Showing the films off to their best advantage, it’s always fun to see how old movies were marketed and, like the film itself, this actually plays like a template for any number of modern murder mystery-comedies. Perhaps a theatrical cartoon that includes a timely Skelton reference could have been considered for each disc, but then again that’s not really what the Archive Collection is about, the main menus for the discs being once again as basic as they need to be, including the same one minute Collection promo that adorns the beginning of each release.

But with the trailers intact, the lack of extras really doesn’t matter when Warners present the films themselves looking so clear. Although the general disclaimer is that the Studio performs no additional restoration on their Archive titles, using instead the “best available” current video master, I’ve yet to be truly disappointed by an Archive title’s audio or video attributes, and the Whistling Collection, in particular the first film, retains the high quality, perhaps even more so that other titles of this vintage.

The native black and white photography naturally eliminates the possibility of color crosstalk, but even so, it’s the sharpness of the images and lack of print artefacts that delight here and, of course, there are no onscreen station ident logos or other interruptions.

The soundtracks for all three films are also reproduced with a suitably nice punch, in authentic mono, and although there are no subtitled or foreign language options on what are essentially bare bones releases, knowing that the Studio has made sure the films easily reach commercial release standards should please those interested in this collection. Adding to this, the Whistling Collection comes packaged in the WB Archives’ snazzy new approach to cover art, which jettisons a previous “uniform look” of before for a style that feels much more like a mainstream release.

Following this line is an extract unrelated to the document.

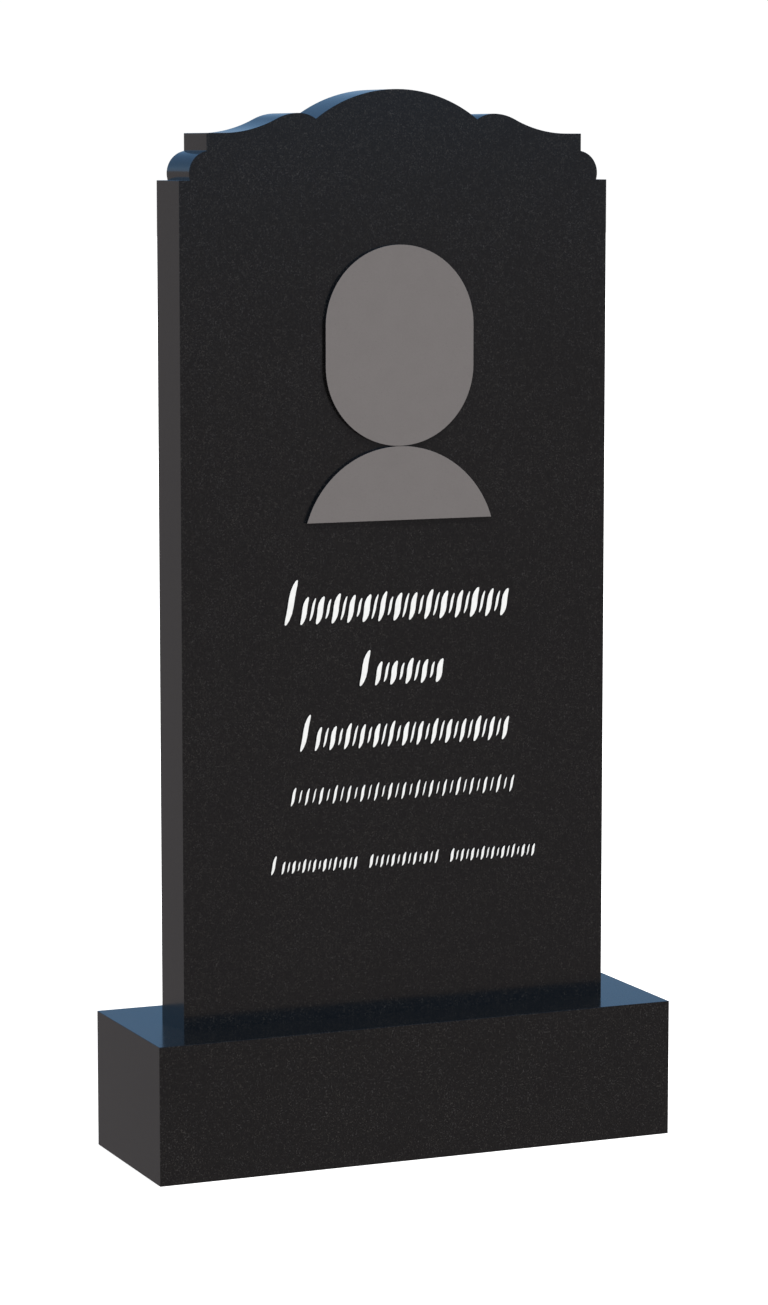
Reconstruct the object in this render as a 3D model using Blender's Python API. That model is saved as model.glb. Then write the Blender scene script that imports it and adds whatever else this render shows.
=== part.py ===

Still saving design costs, original theatrical poster art for all three films is employed to good effect on the front, while the back of the sleeve and disc artwork feature updated versions of the WB Archive designs. The standard keepcase holds the three discs, two in a flap tray and, as always with the Archive Collection, although they look like DVD-Rs, Warners insist they use specific discs and propriety production software that make them more robust than home-made creations.

Cinematic Classic or Faded Print?

The first film in the trilogy, Whistling In The Dark, is easily the best, perhaps due to the tried and tested plot being performed as a Broadway play before its screen adaptation, though there’s still a lot of fun to be had with the two follow-ups, Whistling In Dixie and Whistling In Brooklyn, the latter of which shows slight signs of series fatigue in its more outlandish situations but makes up for it with plenty of action. It was wise to wind up the movies at that point, but all three provide vintage entertainment that can still be enjoyed today. Whistling has never been so much fun!